Усилившиеся таким образом и сплотившиеся против народа контрреволюционные элементы повели дело так успешно, что если бы крестьяне не продолжали волноваться, а городское население не поднялось снова в конце лета 1792 г., то революция остановилась бы, не успев сделать ничего прочного.

Вообще положение дел в 1790 г. было довольно мрачное. «Бесстыдно установилась настоящая аристократия богатых, — писал Лустало уже 28 ноября 1789 г. в своей газете «Revolutions de Paris». — Кто знает, не будет ли уже теперь преступлением против нации сказать, что нации принадлежит верховное право?»[141] Между тем с того времени реакция еще более окрепла и росла с каждым днем.

В своем обширном труде по политической истории Великой революции Олар показал, какое противодействие встречала идея республиканской формы правления среди буржуазии и интеллигенции того времени, даже тогда, когда измена двора и монархистов делали уже республику неизбежной. И действительно, тогда как в 1789 г. революционеры действовали так, как будто бы хотели совершенно обойтись без королевской власти, немного позднее среди самих же революционеров стало обозначаться монархическое движение, все ярче и сильнее, по мере того как упрочивалась конституционная власть Собрания[142]. Можно даже сказать, что после 5 и 6 октября 1789 г. и после бегства короля в июне 1791 буржуазия и ее духовные вожди все более и более проникались монархическими чувствами всякий раз, когда народ выступал как революционная сила.
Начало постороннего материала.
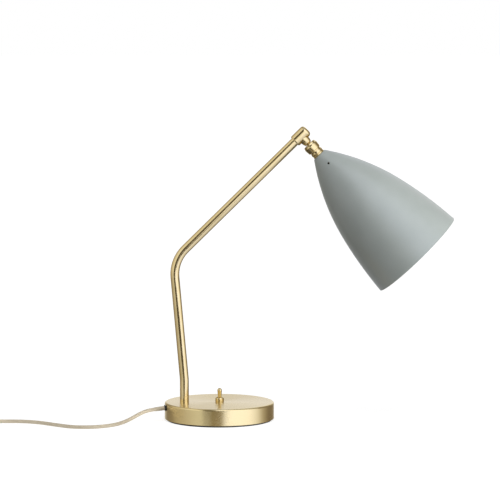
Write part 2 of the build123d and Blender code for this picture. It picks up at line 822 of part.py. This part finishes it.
def mains_cord():
    points = [Vector(*point) for point in CORD_ROUTE]
    radii = []
    for before, point, after in zip(points, points[1:], points[2:]):
        shorter = min((point - before).length, (after - point).length)
        radii.append(0.45 * shorter / tan(turn_between(before, point, after) / 2))
    print("cord bend radii:", [round(radius, 1) for radius in radii])
    path = Wire(FilletPolyline(*points, radius=radii).edges())
    cord = swept_round(path, CORD_RADIUS)
    coil_length = 2 * pi * COIL_MIDDLE_RADIUS * COIL_TURNS
    expected = pi * CORD_RADIUS ** 2 * path.length
    print("cord volume over section x length:", round(cord.volume / expected, 4))
    print("cord length:", round(path.length), "laid out +", round(coil_length), "coiled")
    return cord


def cord_coil():
    """The outer shape of the wound-up length, with a straight stub of cord at each end."""
    outer = COIL_OUTER_TURN + CORD_RADIUS + 0.3
    inner = COIL_INNER_TURN - CORD_RADIUS - 0.3
    body = ring(outer, inner, 0, 2 * CORD_DIAMETER, COIL_CENTRE_X, COIL_CENTRE_Y)
    body = fillet(body.edges().filter_by(GeomType.CIRCLE), 2.2)
    entry = Plane(origin=(COIL_CENTRE_X, COIL_ENTRY_Y, LAYER_Z[0]), z_dir=(1, 0, 0))
    stubs = [entry * rod(CORD_RADIUS, 0, COIL_STUB), PLUG_FRAME * rod(CORD_RADIUS, -COIL_STUB, 0)]
    return body + stubs


def plug_strain_relief():
    body = lathe(
        (0, 0),
        (CORD_RADIUS + 0.3, 0),
        (4.6, PLUG_RELIEF_LENGTH - 3),
        (4.6, PLUG_RELIEF_LENGTH),
        (0, PLUG_RELIEF_LENGTH),
    )
    return PLUG_FRAME * body


def plug_body():
    start = PLUG_RELIEF_LENGTH
    end = PLUG_RELIEF_LENGTH + PLUG_BODY_LENGTH
    right_side = [(6.0, start), (9.5, start + 9), (PLUG_HALF_WIDTH, end - 11), (PLUG_HALF_WIDTH, end)]
    left_side = [(-x, z) for x, z in reversed(right_side)]
    corners = [(x, 0, z) for x, z in right_side + left_side]
    body = extrude(make_face(Polyline(*corners, close=True)), PLUG_HALF_THICKNESS, both=True)
    body = fillet(body.edges().filter_by(Axis.Y), 3.0)
    body = fillet(body.edges().group_by(Axis.Y)[-1], 2.5)
    body = fillet(body.edges().group_by(Axis.Y)[0], 2.5)
    for x in (-PIN_SPACING / 2, PIN_SPACING / 2):
        body -= rod(PIN_RADIUS + 0.02, end - 6, end + 1, x)
    return PLUG_FRAME * body


def plug_pins():
    end = PLUG_RELIEF_LENGTH + PLUG_BODY_LENGTH
    pins = []
    for x in (-PIN_SPACING / 2, PIN_SPACING / 2):
        pin = rod(PIN_RADIUS, end - 5.5, end + PIN_LENGTH, x)
        pins.append(PLUG_FRAME * fillet(pin.edges().group_by(Axis.Z)[-1], 1.2))
    return Compound(pins)


# ---- export -------------------------------------------------------------------------------

SUBPARTS = [
    # the base
    base_cover, base_weight, base_plate, base_plate_screws, base_pad,
    # the stem
    stem_tube, stem_nipple, stem_washer, stem_nut, stem_lead,
    # the ball joint
    arm_end_cap, ball_stud, ball_liner, pressure_cup, joint_socket, joint_lock_ring, joint_spring_washer,
    # the shade
    shade_collar, shade_nipple, shade, shade_screws, shade_nut,
    # the lampholder and the bulb
    lampholder_dome, dome_nut, lampholder_body, lampholder_screw_shell, lampholder_contact,
    lampholder_terminal_screws, head_lead, bulb_cap, bulb_glass,
    # the switch
    switch_body, switch_terminals, switch_bushing, switch_inner_nut, switch_dress_nut, switch_lever,
    # the wiring in the base
    cord_grommet, cord_strain_relief, inner_cord, cord_ferrule,
    terminal_block, terminal_block_screws, cord_wires, switch_wires,
    # the mains cord
    mains_cord, cord_coil, plug_strain_relief, plug_body, plug_pins,
]

os.makedirs("parts", exist_ok=True)
for subpart in SUBPARTS:
    export_step(subpart(), f"parts/{subpart.__name__}.step")
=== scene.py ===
import json
from math import cos, pi, radians, sin

import bpy
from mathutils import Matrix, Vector


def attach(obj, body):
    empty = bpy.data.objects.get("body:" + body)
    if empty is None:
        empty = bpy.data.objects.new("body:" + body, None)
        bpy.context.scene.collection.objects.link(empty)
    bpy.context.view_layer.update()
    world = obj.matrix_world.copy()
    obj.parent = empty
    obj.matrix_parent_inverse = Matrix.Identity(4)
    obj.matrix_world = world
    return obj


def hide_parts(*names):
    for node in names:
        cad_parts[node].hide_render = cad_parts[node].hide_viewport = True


# Looks of the architect desk lamp, in metres, in the same frame as the CAD part: the origin is
# under the middle of the base, +X is the side that the shade reaches to and -Y is the front.

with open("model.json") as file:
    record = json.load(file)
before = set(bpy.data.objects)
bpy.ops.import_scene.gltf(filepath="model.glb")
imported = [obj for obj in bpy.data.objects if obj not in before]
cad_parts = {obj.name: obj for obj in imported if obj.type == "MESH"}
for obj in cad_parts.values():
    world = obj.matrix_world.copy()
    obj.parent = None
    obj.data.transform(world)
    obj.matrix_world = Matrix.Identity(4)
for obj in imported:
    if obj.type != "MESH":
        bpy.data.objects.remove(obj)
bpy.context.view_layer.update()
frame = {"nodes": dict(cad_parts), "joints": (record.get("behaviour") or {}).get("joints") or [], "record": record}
nodes = frame["nodes"]
joints = {joint["name"]: joint for joint in frame["joints"]}
scene = bpy.context.scene

# ---- driving dimensions -------------------------------------------------------------------

# Camera
CAMERA_PLACE = Vector((0.0435, -3.6, 0.56))
CAMERA_AIM = Vector((0.0435, 0.0, 0.2412))
CAMERA_LENS = 184.5
CAMERA_SENSOR = 36.0

# Mains cord
CORD_DIAMETER = 0.0052
CORD_LYING = CORD_DIAMETER / 2
CORD_ON_TOP = CORD_DIAMETER * 1.5

# The coil that holds the length put away: two layers, wound inward below and outward on top
COIL_CENTRE = (-0.361, 0.005)
COIL_TURNS = 7.25
COIL_TURNS_ACROSS = 4
COIL_MIDDLE_RADIUS = 0.0312
COIL_OUTER_RADIUS = COIL_MIDDLE_RADIUS + CORD_DIAMETER * (COIL_TURNS_ACROSS - 1) / 2
COIL_POINTS_PER_TURN = 16
COIL_STUB = 0.024

# The share of each turn after which the cord moves over to the next ring, and how long it takes
COIL_INWARD_MOVE = 0.8
COIL_OUTWARD_MOVE = 0.55
COIL_MOVE_TAKES = 0.2

# The cord's line from its strain relief to the coil
CORD_ROUTE = [
    (-0.09102, -0.02101, 0.01743),
    (-0.10013, -0.02311, 0.01645),
    (-0.1124, -0.0288, 0.0121),
    (-0.1252, -0.0404, 0.0058),
    (-0.1395, -0.0590, 0.0027),
    (-0.155, -0.0770, 0.0026),
    (-0.177, -0.0880, 0.0026),
    (-0.203, -0.0860, 0.0026),
    (-0.228, -0.066, 0.0026),
    (-0.252, -0.0445, 0.0026),
    (-0.277, -0.0342, 0.0026),
    (-0.302, -0.0346, 0.0026),
    (-0.320, -0.034, 0.0026),
    (-0.337, -0.034, 0.0026),
]

# Paint on the two sides of the shade: dark and light of the outside's mottle, and the inside
SHADE_OUTSIDE = ((0.352, 0.391, 0.376), (0.380, 0.419, 0.404))
SHADE_INSIDE = (0.78, 0.77, 0.73)

# Most of a noise texture's values lie between these
NOISE_LOW = 0.3
NOISE_HIGH = 0.7

# Floor, and a glowing sheet just under it: lowest and highest x and y
FLOOR_REACH = (-40.0, 40.0)
CORD_GLOW_X = (-0.46, -0.084)
CORD_GLOW_Y = (-0.16, 0.08)
CORD_GLOW_DEPTH = 0.0005

# What the brass mirrors, round the compass from the front towards the right: degrees, colour
SURROUNDINGS = [
    (-180, (0.86, 0.87, 0.95)),
    (-165, (0.80, 0.78, 0.76)),
    (-150, (0.30, 0.26, 0.20)),
    (-125, (0.36, 0.31, 0.25)),
    (-105, (0.62, 0.57, 0.50)),
    (-75, (0.74, 0.70, 0.66)),
    (-50, (0.92, 0.92, 0.93)),
    (-4, (0.92, 0.92, 0.93)),
    (0, (1.40, 1.44, 1.78)),
    (60, (1.36, 1.40, 1.70)),
    (84, (0.95, 0.95, 1.05)),
    (100, (0.48, 0.43, 0.36)),
    (122, (0.20, 0.16, 0.12)),
    (150, (0.26, 0.22, 0.17)),
    (165, (0.80, 0.78, 0.76)),
    (180, (0.86, 0.87, 0.95)),
]
BRIGHTEST = 1.8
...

Это — факт очень важный. При этом не нужно забывать, что самым существенным для буржуазии и ее представителей было, как тогда выражались, сохранение имуществ. Вопрос о сохранении приобретенной собственности проходит красной нитью через всю революцию, вплоть до падения жирондистов[143]. Можно даже с уверенностью сказать, что если республика так пугала буржуазию и даже самых ярых якобинцев (кордельеры, напротив, охотно принимали ее), то именно потому, что народ связывал с понятием о республике понятие о равенстве; а это последнее выражалось в идеале равенства состояний и аграрного закона, составлявших боевой клич «уравнителей», коммунистов, экспроприаторов — «анархистов» того времени.

И буржуазия поспешила положить предел революции именно для того, чтобы помешать народу нарушить «священный принцип» собственности. Еще в октябре 1789 г. Собрание приняло известный закон о военном положении, позволявший расстреливать восставших крестьян, как только на улицу выступал мэр или другой городской чиновник с красным флагом; а позднее, в июле 1791 г., оно воспользовалось этим законом, чтобы избивать парижский народ. Точно так же старалось оно помешать прибытию провинциалов — людей из народа — в Париж, на праздник Федерации 14 июля 1790 г. Оно приняло затем ряд мер против местных революционных обществ, составлявших всю силу народной революции, рискуя убить этим то самое, что было зародышем его собственной власти.

С самого начала революции по всей Франции возникли тысячи политических союзов. Тут были не только первичные собрания, или собрания выборщиков, о которых мы говорили выше (гл. XXIV) и не только многочисленные клубы якобинцев, связанные с главным их обществом в Париже. Тут были главным образом секции, народные общества (Societes populaires) и братские общества (Societes fraternelles), возникавшие самостоятельно и часто без всяких формальностей. Это были тысячи местных комитетов и местных властей, почти независимых, становившихся на место королевской власти и помогавших распространять в народе мысль об уравнивающей социальной революции.